“Adopt me, damnit.”
To bankroll a movie, particularly in Australia, one needs stars. That’s how you end up with something like Irresistible, starring Susan Sarandon, and Jindabyne, starring Gabriel Byrne and Laura Linney. Of course, you also need promotion and distribution, which is why Jindabyne was the only one of those two that anyone had ever heard of.
December Boys has received a star: Daniel Radcliffe. He warrants a sort of blitz all of his own, so let’s see if December Boys has legs. To my mind it’s an enjoyable film, but not an easy sell. Australian cinema is weird like that.
Four orphans are sent to Kangaroo Island for their Summer holiday. When they learn that a couple in the cove is planning to adopt, they start a competition in earnest, while the eldest catches the eye of local girl Lucy.
December Boys is about a group of kids raised in a Catholic orphanage, so it’s a good deal more religious than most movies made nowadays. Strangely, the religious content extends to CG representations of “Our Lady” and an inexplicable trio of cartwheeling nuns, but you get a feeling that religious instruction has indeed been integral in the lives of the children. Beyond that outside influence, however, the strength of this movie is that it’s set in a self-contained world: the Cove, as it is called, is the only place that matters to anyone. Engagement with the outside world is strange and disorienting, compared to the idyll presented by all of the houses on the beach.
This is a movie starring children so it’s got to have some dubious content: I’m rather ashamed to admit that I had to wonder why I was watching a movie packed with gingers at first; gingers with everything that inspires them reflected in their glasses. It’s got that somewhat overdone “narration from the vantage point of age” angle, and an inconsistent approach to it at that. The use of the narration is spread out in such a disparate fashion that one can forget that it exists at all until it rears up again, so it catches you offguard.
Still, the magic nature of the remembered Summer holds up well, the threads that go nowhere are nice additions to creating the world, and it’s thoroughly pleasant to watch. It has that special feel to it, but I wouldn’t call it superlative. It’s one of those Australian films that the critics feel no qualms in getting behind, and director Rod Hardy had the perfect explanation.

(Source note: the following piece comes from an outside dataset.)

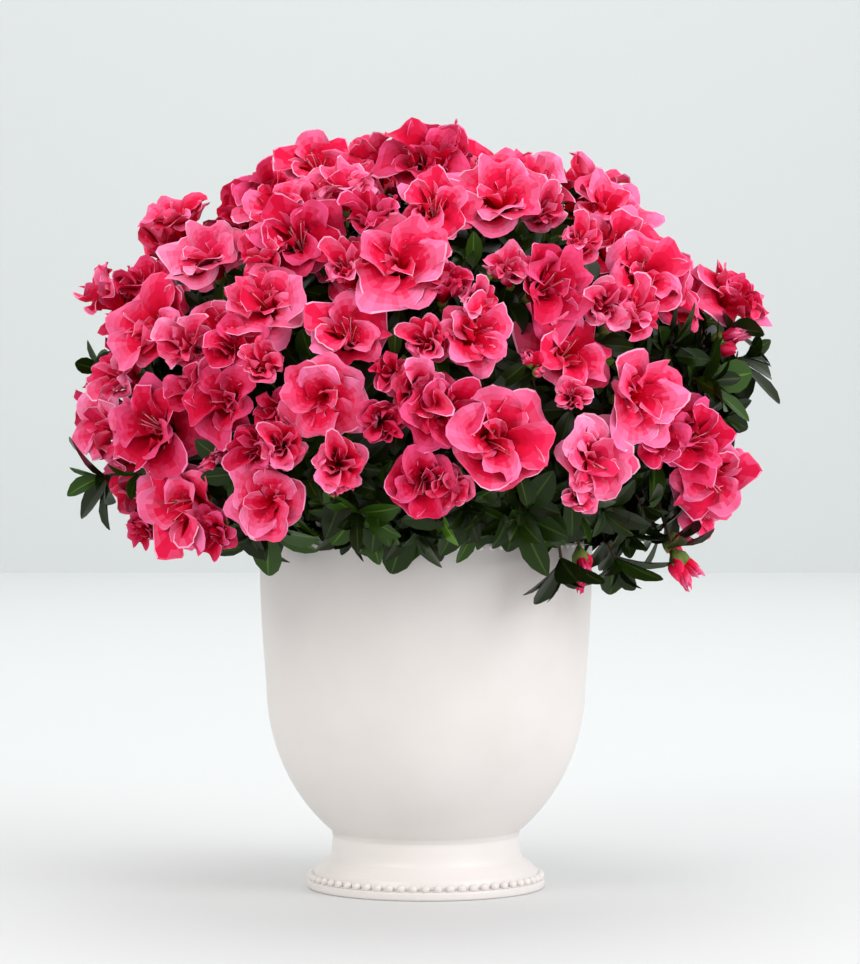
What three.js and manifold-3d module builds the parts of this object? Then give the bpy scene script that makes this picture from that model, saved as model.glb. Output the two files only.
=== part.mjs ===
// A potted azalea shrub in full flower: a dome of pink double blooms and dark leaves, standing in a
// footed white glazed pot. Millimetres, +Z up, front towards -Y, origin at the middle of the foot's underside.
import * as THREE from "three";
import { mergeVertices } from "three/addons/utils/BufferGeometryUtils.js";
import Module from "manifold-3d";

const wasm = await Module();
wasm.setup();

// Driving dimensions
const GAP = 0.3;
const FACET_ALLOWANCE = 0.12;
const FINEST = 0.05;
const MICRON = 0.001;
const UP = new THREE.Vector3(0, 0, 1);
const FRONT = new THREE.Vector3(0, -1, 0);

const POT = {
  height: 192,
  rimRadius: 90,
  waistRadius: 86.5,
  waistHeight: 110,
  bowlDepth: 98,
  wall: 6,
  floorHeight: 38,
  jointHeight: 29.5,
  neckRadius: 50,
  neckFoot: 53,
  stepHeight: 15.5,
  footRadius: 64.5,
  footEdge: 4.6,
  bevel: 1,
  facets: 28,
};
// The rows of beads round the foot and the rim, each drawn here as one round moulding.
const BEADS = { radius: 2.2, footInset: 1.6, footLift: 2.2, rimInset: 0.6, rimDrop: 6 };
const WALL = { rings: 6, rise: 1.7, rimBand: 12, fullWidthBelowRim: 15 };
const HOLLOW = { rings: 4, rise: 1.5, reach: 0.93, floorInset: 4 };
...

Rod Hardy is a charismatic man, having escaped Australia to work on TV shows and movies of the week for about 18 years. When he left Australian, film was a cottage industry here. Now he has returned, Australian film is a cottage industry. He had many things to say, including stories of David Hasselhoff, who he directed in the role of Nick Fury (yeah, the Hasselhoff craze hit huge here). When he spoke of the Australian film industry, he said that December Boys has a sort of universal appeal lacking in so many Australian films. We’re drowning in movies about embattled working and lower classes who have no escape, and movies about drug addicts.
There are not a lot of movies released designed to make anyone feel good. A movie like The Homesong Stories, while a fine piece of film with outstanding performances, is filmed in bleak-vision. It makes my country seem like the most depressing place on Earth. December Boys is far from perfect, but it doesn’t make me want to move somewhere happier. It’s even got American distribution, so I would recommend trying this movie that went out of its way not to anger me.